* **AIM OF THE EXERCISE**
Print out the material that follows word for word.

** begin **

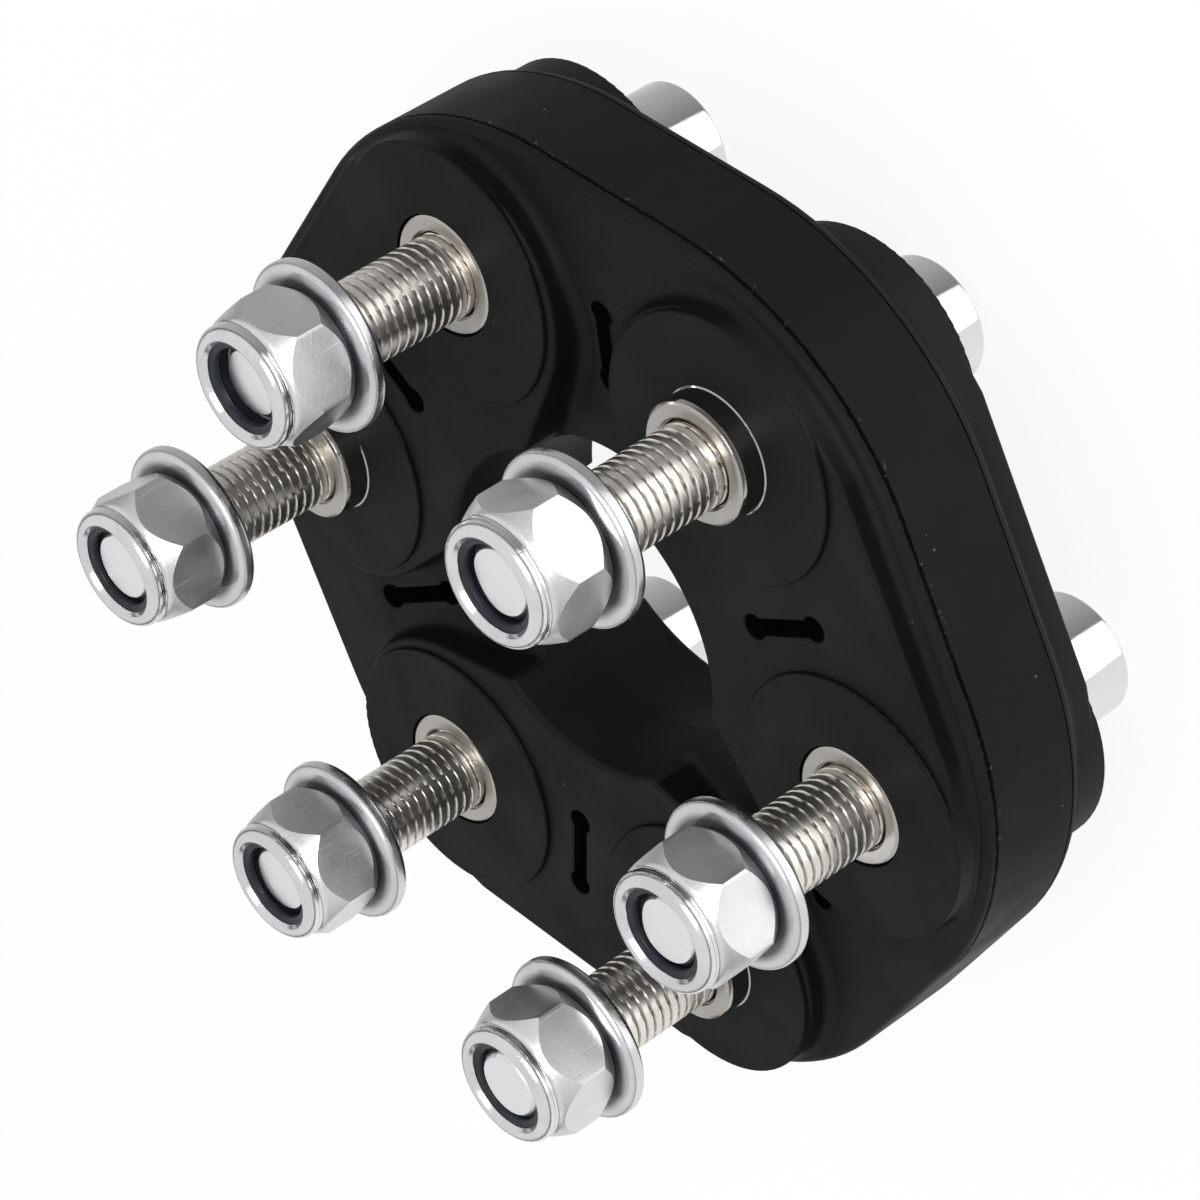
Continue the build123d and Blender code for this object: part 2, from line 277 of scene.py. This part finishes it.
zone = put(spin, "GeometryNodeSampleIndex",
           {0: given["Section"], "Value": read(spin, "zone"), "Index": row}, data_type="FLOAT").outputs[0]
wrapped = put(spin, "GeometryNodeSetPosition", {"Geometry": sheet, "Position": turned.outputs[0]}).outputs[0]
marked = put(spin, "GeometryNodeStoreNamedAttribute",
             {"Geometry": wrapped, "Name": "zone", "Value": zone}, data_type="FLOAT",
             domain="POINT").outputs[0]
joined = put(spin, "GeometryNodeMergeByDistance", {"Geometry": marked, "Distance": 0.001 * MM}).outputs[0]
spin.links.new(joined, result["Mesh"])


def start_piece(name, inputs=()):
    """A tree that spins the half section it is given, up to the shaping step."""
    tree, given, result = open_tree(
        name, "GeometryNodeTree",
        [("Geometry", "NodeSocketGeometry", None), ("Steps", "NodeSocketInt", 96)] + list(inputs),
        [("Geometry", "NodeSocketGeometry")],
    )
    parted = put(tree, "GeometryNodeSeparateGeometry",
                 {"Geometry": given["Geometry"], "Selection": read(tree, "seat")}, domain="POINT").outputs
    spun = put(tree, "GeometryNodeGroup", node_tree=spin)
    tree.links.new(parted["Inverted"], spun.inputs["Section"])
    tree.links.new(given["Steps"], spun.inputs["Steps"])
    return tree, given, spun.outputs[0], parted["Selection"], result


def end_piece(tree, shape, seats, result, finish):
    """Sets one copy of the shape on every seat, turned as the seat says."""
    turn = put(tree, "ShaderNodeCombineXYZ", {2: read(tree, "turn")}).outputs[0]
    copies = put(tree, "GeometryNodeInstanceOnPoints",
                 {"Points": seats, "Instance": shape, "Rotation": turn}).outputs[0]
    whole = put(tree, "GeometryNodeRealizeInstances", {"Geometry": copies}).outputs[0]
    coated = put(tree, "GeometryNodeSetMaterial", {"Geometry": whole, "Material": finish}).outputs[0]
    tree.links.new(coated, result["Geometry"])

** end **

* **REPLY TO THE EXERCISE**
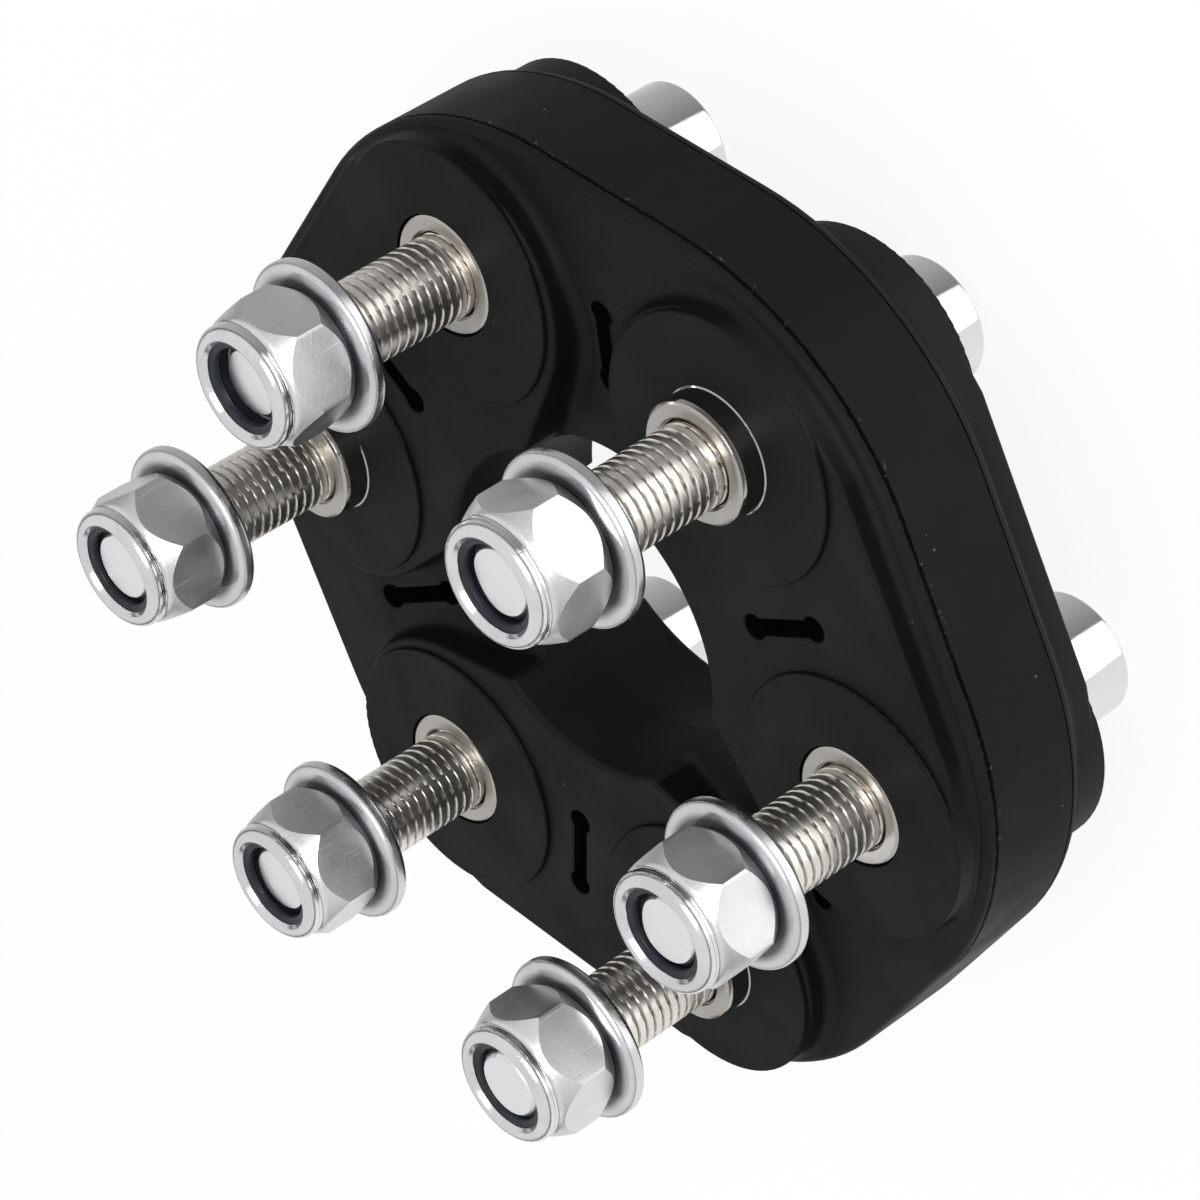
Continue the build123d and Blender code for this object: part 2, from line 277 of scene.py. This part finishes it.
zone = put(spin, "GeometryNodeSampleIndex",
           {0: given["Section"], "Value": read(spin, "zone"), "Index": row}, data_type="FLOAT").outputs[0]
wrapped = put(spin, "GeometryNodeSetPosition", {"Geometry": sheet, "Position": turned.outputs[0]}).outputs[0]
marked = put(spin, "GeometryNodeStoreNamedAttribute",
             {"Geometry": wrapped, "Name": "zone", "Value": zone}, data_type="FLOAT",
             domain="POINT").outputs[0]
joined = put(spin, "GeometryNodeMergeByDistance", {"Geometry": marked, "Distance": 0.001 * MM}).outputs[0]
spin.links.new(joined, result["Mesh"])


def start_piece(name, inputs=()):
    """A tree that spins the half section it is given, up to the shaping step."""
    tree, given, result = open_tree(
        name, "GeometryNodeTree",
        [("Geometry", "NodeSocketGeometry", None), ("Steps", "NodeSocketInt", 96)] + list(inputs),
        [("Geometry", "NodeSocketGeometry")],
    )
    parted = put(tree, "GeometryNodeSeparateGeometry",
                 {"Geometry": given["Geometry"], "Selection": read(tree, "seat")}, domain="POINT").outputs
    spun = put(tree, "GeometryNodeGroup", node_tree=spin)
    tree.links.new(parted["Inverted"], spun.inputs["Section"])
    tree.links.new(given["Steps"], spun.inputs["Steps"])
    return tree, given, spun.outputs[0], parted["Selection"], result


def end_piece(tree, shape, seats, result, finish):
    """Sets one copy of the shape on every seat, turned as the seat says."""
    turn = put(tree, "ShaderNodeCombineXYZ", {2: read(tree, "turn")}).outputs[0]
    copies = put(tree, "GeometryNodeInstanceOnPoints",
                 {"Points": seats, "Instance": shape, "Rotation": turn}).outputs[0]
    whole = put(tree, "GeometryNodeRealizeInstances", {"Geometry": copies}).outputs[0]
    coated = put(tree, "GeometryNodeSetMaterial", {"Geometry": whole, "Material": finish}).outputs[0]
    tree.links.new(coated, result["Geometry"])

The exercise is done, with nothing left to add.